-- begin Records for this task --
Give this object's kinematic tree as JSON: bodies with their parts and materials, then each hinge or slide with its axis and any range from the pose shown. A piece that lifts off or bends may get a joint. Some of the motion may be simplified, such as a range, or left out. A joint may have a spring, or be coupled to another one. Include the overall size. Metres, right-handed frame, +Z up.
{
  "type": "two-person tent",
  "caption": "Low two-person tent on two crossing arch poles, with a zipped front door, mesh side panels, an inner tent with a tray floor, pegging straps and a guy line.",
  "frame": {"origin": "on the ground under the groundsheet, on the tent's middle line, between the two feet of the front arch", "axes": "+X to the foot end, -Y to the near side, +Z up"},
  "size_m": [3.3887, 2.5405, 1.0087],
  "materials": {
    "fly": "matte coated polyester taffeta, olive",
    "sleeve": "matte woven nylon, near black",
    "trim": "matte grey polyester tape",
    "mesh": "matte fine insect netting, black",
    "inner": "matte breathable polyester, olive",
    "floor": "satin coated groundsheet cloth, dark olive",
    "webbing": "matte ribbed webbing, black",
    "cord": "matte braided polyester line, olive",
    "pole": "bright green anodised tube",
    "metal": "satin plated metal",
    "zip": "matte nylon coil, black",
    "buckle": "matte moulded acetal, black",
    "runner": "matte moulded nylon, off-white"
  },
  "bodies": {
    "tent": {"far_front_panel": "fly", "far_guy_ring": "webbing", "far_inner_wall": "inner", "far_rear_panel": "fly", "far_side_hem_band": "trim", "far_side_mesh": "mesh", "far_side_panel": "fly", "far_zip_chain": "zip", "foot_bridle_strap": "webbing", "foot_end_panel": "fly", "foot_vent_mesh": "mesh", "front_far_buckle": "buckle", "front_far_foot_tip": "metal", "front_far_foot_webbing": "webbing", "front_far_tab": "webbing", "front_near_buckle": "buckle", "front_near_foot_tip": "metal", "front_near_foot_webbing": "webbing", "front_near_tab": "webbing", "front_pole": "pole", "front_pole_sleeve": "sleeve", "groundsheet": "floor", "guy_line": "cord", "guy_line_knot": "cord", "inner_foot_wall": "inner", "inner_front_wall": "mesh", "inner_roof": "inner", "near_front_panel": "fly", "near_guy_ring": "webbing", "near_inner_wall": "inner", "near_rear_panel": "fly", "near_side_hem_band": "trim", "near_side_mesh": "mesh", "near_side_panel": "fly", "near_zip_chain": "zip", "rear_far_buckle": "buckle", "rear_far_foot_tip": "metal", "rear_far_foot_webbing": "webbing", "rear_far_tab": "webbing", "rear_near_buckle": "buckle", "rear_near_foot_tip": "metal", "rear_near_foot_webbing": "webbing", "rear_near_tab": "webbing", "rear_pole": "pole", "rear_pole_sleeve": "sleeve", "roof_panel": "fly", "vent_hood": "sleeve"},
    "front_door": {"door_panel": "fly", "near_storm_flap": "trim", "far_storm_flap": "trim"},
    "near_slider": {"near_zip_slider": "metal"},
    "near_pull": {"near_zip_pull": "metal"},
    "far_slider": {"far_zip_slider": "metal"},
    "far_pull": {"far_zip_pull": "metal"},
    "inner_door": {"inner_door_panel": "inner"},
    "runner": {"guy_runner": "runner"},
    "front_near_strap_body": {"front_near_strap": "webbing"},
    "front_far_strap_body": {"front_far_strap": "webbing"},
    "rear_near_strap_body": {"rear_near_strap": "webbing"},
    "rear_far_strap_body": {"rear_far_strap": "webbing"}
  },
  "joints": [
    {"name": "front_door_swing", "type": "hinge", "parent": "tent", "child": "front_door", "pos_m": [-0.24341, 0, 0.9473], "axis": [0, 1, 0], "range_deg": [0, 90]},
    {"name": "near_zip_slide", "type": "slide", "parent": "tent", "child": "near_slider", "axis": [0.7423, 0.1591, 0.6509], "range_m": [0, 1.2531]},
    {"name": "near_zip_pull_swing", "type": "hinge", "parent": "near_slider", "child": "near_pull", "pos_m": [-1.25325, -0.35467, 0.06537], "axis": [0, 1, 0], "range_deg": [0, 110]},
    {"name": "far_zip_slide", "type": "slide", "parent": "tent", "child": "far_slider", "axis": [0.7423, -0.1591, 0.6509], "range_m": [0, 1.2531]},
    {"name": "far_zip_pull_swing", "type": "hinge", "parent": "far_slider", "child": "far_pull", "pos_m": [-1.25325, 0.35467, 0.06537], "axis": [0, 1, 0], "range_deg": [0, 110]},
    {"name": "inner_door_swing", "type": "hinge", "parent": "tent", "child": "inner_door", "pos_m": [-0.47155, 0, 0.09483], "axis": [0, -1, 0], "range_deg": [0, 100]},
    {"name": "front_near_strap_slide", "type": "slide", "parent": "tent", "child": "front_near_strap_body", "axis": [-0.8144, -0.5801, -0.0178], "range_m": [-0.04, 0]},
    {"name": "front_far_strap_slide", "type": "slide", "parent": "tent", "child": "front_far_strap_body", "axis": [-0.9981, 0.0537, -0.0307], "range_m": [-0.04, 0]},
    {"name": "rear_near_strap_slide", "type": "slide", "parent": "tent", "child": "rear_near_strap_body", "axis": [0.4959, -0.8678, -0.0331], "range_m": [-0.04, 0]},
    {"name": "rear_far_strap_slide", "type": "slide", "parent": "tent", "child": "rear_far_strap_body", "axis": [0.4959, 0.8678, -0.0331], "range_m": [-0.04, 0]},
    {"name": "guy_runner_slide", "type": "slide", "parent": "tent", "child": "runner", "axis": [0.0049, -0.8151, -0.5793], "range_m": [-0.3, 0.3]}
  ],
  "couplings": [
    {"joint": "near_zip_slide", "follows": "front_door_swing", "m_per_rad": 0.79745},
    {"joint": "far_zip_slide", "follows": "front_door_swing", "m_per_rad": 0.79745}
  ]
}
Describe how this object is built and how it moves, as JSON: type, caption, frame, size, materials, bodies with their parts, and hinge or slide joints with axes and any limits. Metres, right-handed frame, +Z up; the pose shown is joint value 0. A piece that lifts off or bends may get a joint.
-- end Records for this task --
▶ Instructions to follow: Transcribe all the entries, keeping each one exactly as it is.

▶ Completed task:
Give this object's kinematic tree as JSON: bodies with their parts and materials, then each hinge or slide with its axis and any range from the pose shown. A piece that lifts off or bends may get a joint. Some of the motion may be simplified, such as a range, or left out. A joint may have a spring, or be coupled to another one. Include the overall size. Metres, right-handed frame, +Z up.
{
  "type": "two-person tent",
  "caption": "Low two-person tent on two crossing arch poles, with a zipped front door, mesh side panels, an inner tent with a tray floor, pegging straps and a guy line.",
  "frame": {"origin": "on the ground under the groundsheet, on the tent's middle line, between the two feet of the front arch", "axes": "+X to the foot end, -Y to the near side, +Z up"},
  "size_m": [3.3887, 2.5405, 1.0087],
  "materials": {
    "fly": "matte coated polyester taffeta, olive",
    "sleeve": "matte woven nylon, near black",
    "trim": "matte grey polyester tape",
    "mesh": "matte fine insect netting, black",
    "inner": "matte breathable polyester, olive",
    "floor": "satin coated groundsheet cloth, dark olive",
    "webbing": "matte ribbed webbing, black",
    "cord": "matte braided polyester line, olive",
    "pole": "bright green anodised tube",
    "metal": "satin plated metal",
    "zip": "matte nylon coil, black",
    "buckle": "matte moulded acetal, black",
    "runner": "matte moulded nylon, off-white"
  },
  "bodies": {
    "tent": {"far_front_panel": "fly", "far_guy_ring": "webbing", "far_inner_wall": "inner", "far_rear_panel": "fly", "far_side_hem_band": "trim", "far_side_mesh": "mesh", "far_side_panel": "fly", "far_zip_chain": "zip", "foot_bridle_strap": "webbing", "foot_end_panel": "fly", "foot_vent_mesh": "mesh", "front_far_buckle": "buckle", "front_far_foot_tip": "metal", "front_far_foot_webbing": "webbing", "front_far_tab": "webbing", "front_near_buckle": "buckle", "front_near_foot_tip": "metal", "front_near_foot_webbing": "webbing", "front_near_tab": "webbing", "front_pole": "pole", "front_pole_sleeve": "sleeve", "groundsheet": "floor", "guy_line": "cord", "guy_line_knot": "cord", "inner_foot_wall": "inner", "inner_front_wall": "mesh", "inner_roof": "inner", "near_front_panel": "fly", "near_guy_ring": "webbing", "near_inner_wall": "inner", "near_rear_panel": "fly", "near_side_hem_band": "trim", "near_side_mesh": "mesh", "near_side_panel": "fly", "near_zip_chain": "zip", "rear_far_buckle": "buckle", "rear_far_foot_tip": "metal", "rear_far_foot_webbing": "webbing", "rear_far_tab": "webbing", "rear_near_buckle": "buckle", "rear_near_foot_tip": "metal", "rear_near_foot_webbing": "webbing", "rear_near_tab": "webbing", "rear_pole": "pole", "rear_pole_sleeve": "sleeve", "roof_panel": "fly", "vent_hood": "sleeve"},
    "front_door": {"door_panel": "fly", "near_storm_flap": "trim", "far_storm_flap": "trim"},
    "near_slider": {"near_zip_slider": "metal"},
    "near_pull": {"near_zip_pull": "metal"},
    "far_slider": {"far_zip_slider": "metal"},
    "far_pull": {"far_zip_pull": "metal"},
    "inner_door": {"inner_door_panel": "inner"},
    "runner": {"guy_runner": "runner"},
    "front_near_strap_body": {"front_near_strap": "webbing"},
    "front_far_strap_body": {"front_far_strap": "webbing"},
    "rear_near_strap_body": {"rear_near_strap": "webbing"},
    "rear_far_strap_body": {"rear_far_strap": "webbing"}
  },
  "joints": [
    {"name": "front_door_swing", "type": "hinge", "parent": "tent", "child": "front_door", "pos_m": [-0.24341, 0, 0.9473], "axis": [0, 1, 0], "range_deg": [0, 90]},
    {"name": "near_zip_slide", "type": "slide", "parent": "tent", "child": "near_slider", "axis": [0.7423, 0.1591, 0.6509], "range_m": [0, 1.2531]},
    {"name": "near_zip_pull_swing", "type": "hinge", "parent": "near_slider", "child": "near_pull", "pos_m": [-1.25325, -0.35467, 0.06537], "axis": [0, 1, 0], "range_deg": [0, 110]},
    {"name": "far_zip_slide", "type": "slide", "parent": "tent", "child": "far_slider", "axis": [0.7423, -0.1591, 0.6509], "range_m": [0, 1.2531]},
    {"name": "far_zip_pull_swing", "type": "hinge", "parent": "far_slider", "child": "far_pull", "pos_m": [-1.25325, 0.35467, 0.06537], "axis": [0, 1, 0], "range_deg": [0, 110]},
    {"name": "inner_door_swing", "type": "hinge", "parent": "tent", "child": "inner_door", "pos_m": [-0.47155, 0, 0.09483], "axis": [0, -1, 0], "range_deg": [0, 100]},
    {"name": "front_near_strap_slide", "type": "slide", "parent": "tent", "child": "front_near_strap_body", "axis": [-0.8144, -0.5801, -0.0178], "range_m": [-0.04, 0]},
    {"name": "front_far_strap_slide", "type": "slide", "parent": "tent", "child": "front_far_strap_body", "axis": [-0.9981, 0.0537, -0.0307], "range_m": [-0.04, 0]},
    {"name": "rear_near_strap_slide", "type": "slide", "parent": "tent", "child": "rear_near_strap_body", "axis": [0.4959, -0.8678, -0.0331], "range_m": [-0.04, 0]},
    {"name": "rear_far_strap_slide", "type": "slide", "parent": "tent", "child": "rear_far_strap_body", "axis": [0.4959, 0.8678, -0.0331], "range_m": [-0.04, 0]},
    {"name": "guy_runner_slide", "type": "slide", "parent": "tent", "child": "runner", "axis": [0.0049, -0.8151, -0.5793], "range_m": [-0.3, 0.3]}
  ],
  "couplings": [
    {"joint": "near_zip_slide", "follows": "front_door_swing", "m_per_rad": 0.79745},
    {"joint": "far_zip_slide", "follows": "front_door_swing", "m_per_rad": 0.79745}
  ]
}
Describe how this object is built and how it moves, as JSON: type, caption, frame, size, materials, bodies with their parts, and hinge or slide joints with axes and any limits. Metres, right-handed frame, +Z up; the pose shown is joint value 0. A piece that lifts off or bends may get a joint.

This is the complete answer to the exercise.